[To be done]: Everything from the line that contains "Write the FreeCAD" through the last line of the listing must be copied exactly, with both of those lines included and no others.

— start Extracted information —

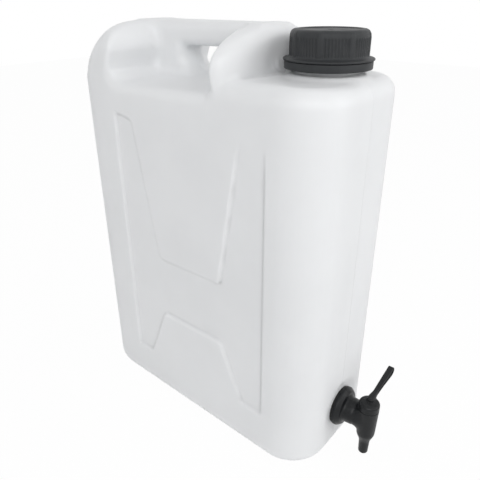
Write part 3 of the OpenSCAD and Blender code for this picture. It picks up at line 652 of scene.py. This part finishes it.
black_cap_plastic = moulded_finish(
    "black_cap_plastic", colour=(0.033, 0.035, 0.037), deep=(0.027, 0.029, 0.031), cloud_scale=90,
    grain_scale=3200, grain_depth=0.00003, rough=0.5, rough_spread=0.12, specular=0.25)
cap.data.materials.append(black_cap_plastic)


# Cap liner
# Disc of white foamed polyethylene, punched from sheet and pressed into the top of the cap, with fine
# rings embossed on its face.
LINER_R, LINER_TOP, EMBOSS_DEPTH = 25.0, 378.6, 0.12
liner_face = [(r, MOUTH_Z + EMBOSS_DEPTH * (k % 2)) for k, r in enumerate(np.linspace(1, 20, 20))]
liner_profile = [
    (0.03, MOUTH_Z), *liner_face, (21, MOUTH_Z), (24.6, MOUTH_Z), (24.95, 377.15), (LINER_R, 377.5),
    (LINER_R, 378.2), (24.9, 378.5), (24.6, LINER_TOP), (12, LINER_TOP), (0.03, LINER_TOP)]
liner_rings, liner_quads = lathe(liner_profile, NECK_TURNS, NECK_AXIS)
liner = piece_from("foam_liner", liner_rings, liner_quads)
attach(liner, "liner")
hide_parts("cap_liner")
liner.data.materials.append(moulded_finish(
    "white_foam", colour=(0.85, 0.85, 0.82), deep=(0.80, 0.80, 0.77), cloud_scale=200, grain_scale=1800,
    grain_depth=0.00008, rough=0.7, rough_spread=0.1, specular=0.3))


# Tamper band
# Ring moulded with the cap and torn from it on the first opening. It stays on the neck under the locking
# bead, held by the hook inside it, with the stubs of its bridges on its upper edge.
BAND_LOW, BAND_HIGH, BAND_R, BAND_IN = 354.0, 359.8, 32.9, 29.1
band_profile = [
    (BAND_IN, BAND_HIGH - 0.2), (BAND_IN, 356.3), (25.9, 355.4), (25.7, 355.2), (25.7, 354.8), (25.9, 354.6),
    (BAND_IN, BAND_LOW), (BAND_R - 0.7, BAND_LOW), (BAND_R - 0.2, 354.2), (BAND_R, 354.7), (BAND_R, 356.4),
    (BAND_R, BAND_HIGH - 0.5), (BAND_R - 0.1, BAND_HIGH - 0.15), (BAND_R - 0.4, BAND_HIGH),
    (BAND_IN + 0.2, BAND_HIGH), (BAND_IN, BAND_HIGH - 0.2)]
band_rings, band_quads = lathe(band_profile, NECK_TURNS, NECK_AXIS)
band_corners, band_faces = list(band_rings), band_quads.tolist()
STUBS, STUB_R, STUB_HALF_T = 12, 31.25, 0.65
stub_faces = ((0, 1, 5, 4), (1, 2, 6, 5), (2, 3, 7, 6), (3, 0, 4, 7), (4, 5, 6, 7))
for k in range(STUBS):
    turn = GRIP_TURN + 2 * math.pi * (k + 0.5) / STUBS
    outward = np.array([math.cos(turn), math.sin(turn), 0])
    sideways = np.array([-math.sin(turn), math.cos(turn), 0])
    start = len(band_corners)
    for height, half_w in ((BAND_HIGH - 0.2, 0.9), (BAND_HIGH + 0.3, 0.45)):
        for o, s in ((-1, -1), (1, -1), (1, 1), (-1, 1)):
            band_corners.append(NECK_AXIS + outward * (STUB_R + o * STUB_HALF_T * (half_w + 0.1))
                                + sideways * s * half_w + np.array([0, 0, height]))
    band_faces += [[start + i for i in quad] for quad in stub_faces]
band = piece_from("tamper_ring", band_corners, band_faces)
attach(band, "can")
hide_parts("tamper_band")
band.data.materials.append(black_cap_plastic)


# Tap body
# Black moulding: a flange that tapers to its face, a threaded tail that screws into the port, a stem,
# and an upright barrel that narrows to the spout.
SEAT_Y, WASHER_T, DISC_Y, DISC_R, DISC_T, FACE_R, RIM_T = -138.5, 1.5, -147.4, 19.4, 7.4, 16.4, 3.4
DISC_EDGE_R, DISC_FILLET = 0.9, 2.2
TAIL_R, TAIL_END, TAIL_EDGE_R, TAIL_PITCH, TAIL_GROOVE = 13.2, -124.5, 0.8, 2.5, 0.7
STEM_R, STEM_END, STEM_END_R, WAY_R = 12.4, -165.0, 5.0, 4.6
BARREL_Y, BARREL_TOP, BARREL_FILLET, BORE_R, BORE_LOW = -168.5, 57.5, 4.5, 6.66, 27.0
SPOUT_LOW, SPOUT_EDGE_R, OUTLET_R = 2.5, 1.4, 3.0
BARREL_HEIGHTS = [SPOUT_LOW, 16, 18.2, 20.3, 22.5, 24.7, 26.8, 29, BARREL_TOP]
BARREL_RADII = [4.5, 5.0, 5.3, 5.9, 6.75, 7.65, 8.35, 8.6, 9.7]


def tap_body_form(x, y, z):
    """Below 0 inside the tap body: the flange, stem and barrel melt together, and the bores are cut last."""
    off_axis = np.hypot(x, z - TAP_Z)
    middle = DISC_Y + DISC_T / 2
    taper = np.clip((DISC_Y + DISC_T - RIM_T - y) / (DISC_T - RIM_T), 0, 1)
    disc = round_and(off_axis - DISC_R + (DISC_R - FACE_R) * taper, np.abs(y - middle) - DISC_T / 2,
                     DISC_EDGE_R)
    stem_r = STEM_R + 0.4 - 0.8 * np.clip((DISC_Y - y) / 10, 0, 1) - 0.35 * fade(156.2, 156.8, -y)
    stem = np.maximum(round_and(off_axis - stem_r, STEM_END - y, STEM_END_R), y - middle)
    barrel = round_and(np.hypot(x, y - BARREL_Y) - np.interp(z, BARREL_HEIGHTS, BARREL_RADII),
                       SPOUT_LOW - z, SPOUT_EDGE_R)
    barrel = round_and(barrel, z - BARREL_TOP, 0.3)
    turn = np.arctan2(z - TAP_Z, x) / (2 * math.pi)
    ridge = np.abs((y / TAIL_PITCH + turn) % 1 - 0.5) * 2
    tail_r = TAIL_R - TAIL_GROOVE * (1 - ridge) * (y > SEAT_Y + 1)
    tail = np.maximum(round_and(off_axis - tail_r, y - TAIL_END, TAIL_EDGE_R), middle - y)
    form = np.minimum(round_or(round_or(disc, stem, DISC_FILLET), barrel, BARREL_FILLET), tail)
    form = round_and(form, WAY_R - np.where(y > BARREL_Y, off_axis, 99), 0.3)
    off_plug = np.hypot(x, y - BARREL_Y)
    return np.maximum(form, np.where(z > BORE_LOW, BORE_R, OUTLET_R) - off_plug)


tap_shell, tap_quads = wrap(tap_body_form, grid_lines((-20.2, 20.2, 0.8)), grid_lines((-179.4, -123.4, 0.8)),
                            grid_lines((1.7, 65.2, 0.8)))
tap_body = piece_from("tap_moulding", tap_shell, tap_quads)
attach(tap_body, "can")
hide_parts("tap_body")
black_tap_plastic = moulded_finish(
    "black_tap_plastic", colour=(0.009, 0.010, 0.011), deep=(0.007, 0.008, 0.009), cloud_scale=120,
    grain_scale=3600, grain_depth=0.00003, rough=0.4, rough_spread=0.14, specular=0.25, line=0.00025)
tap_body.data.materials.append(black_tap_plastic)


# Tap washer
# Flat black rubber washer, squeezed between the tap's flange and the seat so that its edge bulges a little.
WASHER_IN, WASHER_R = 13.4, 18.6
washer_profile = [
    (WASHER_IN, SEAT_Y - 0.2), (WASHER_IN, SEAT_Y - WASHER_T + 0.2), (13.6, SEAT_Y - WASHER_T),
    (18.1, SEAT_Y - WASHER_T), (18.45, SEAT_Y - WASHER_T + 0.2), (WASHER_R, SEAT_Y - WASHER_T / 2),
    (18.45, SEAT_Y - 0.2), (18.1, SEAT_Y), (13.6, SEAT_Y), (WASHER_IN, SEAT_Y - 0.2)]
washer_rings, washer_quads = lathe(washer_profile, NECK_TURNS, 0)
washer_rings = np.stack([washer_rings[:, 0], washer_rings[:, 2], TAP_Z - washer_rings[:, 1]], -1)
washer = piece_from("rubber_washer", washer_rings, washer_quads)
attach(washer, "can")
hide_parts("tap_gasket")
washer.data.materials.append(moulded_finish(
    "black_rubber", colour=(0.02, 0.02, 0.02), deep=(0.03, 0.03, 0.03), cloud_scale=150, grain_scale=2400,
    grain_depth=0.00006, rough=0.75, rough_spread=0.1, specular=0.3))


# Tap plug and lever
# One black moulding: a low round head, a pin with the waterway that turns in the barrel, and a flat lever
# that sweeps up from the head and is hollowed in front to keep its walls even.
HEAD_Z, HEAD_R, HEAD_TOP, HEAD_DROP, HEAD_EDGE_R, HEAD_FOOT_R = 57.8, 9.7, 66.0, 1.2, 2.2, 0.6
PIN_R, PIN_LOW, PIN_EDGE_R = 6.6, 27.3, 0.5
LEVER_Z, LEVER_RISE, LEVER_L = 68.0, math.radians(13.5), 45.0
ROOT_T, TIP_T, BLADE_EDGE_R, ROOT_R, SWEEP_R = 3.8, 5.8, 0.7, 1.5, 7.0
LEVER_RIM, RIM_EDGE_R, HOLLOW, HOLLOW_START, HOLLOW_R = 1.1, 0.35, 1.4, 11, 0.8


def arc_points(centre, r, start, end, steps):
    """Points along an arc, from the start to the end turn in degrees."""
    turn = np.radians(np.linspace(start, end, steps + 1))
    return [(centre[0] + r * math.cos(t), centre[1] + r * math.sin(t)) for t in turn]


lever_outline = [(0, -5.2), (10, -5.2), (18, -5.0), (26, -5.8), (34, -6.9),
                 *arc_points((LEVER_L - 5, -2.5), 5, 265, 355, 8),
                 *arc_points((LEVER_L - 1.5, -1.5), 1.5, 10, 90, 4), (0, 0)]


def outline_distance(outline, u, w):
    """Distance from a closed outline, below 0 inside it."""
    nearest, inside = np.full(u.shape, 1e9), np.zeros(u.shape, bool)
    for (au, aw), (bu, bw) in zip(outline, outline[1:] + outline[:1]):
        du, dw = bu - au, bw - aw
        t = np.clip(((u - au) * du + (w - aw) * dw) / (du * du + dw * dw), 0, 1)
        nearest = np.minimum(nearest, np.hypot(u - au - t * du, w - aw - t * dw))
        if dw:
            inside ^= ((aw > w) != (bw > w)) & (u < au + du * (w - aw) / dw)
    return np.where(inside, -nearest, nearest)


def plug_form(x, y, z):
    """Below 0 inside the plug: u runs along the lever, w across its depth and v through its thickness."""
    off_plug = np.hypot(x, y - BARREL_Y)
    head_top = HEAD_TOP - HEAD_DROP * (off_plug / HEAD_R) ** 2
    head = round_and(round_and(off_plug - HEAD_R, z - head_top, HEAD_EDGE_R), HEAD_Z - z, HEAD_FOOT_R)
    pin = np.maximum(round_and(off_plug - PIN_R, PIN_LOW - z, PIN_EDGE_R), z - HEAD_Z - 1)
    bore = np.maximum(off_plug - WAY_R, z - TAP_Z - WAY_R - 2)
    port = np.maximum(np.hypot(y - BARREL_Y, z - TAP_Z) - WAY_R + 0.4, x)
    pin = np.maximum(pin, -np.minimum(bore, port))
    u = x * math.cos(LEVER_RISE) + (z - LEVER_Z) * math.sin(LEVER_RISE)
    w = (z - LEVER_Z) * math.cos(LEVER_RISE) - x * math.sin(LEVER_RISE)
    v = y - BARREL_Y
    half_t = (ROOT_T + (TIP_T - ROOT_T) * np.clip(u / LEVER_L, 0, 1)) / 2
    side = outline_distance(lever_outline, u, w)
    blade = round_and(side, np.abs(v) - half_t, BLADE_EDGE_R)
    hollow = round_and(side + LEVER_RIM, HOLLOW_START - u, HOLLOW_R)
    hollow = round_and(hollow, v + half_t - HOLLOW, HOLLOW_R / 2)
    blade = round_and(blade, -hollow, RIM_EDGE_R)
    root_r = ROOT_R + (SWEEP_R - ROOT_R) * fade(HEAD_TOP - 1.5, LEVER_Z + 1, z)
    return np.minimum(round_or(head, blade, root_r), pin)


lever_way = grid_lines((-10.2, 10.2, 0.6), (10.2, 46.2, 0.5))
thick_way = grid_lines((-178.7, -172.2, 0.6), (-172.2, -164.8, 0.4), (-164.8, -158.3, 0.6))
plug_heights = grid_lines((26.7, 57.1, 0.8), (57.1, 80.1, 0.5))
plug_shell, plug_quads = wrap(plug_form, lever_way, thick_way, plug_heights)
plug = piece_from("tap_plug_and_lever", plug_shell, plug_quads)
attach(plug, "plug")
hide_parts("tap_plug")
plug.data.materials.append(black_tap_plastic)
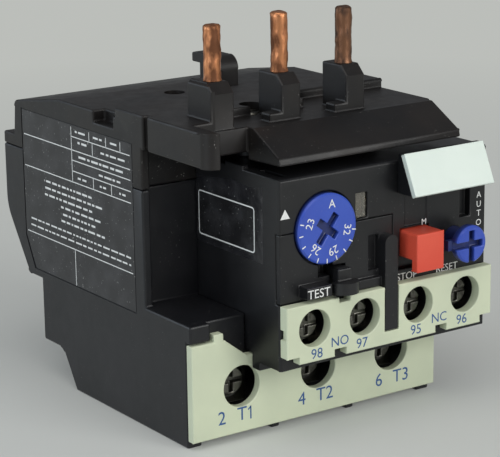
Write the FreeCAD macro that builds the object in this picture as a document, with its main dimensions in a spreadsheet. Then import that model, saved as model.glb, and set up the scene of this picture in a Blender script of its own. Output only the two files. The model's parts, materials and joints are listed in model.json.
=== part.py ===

— end Extracted information —

[The result]:
Write the FreeCAD macro that builds the object in this picture as a document, with its main dimensions in a spreadsheet. Then import that model, saved as model.glb, and set up the scene of this picture in a Blender script of its own. Output only the two files. The model's parts, materials and joints are listed in model.json.
=== part.py ===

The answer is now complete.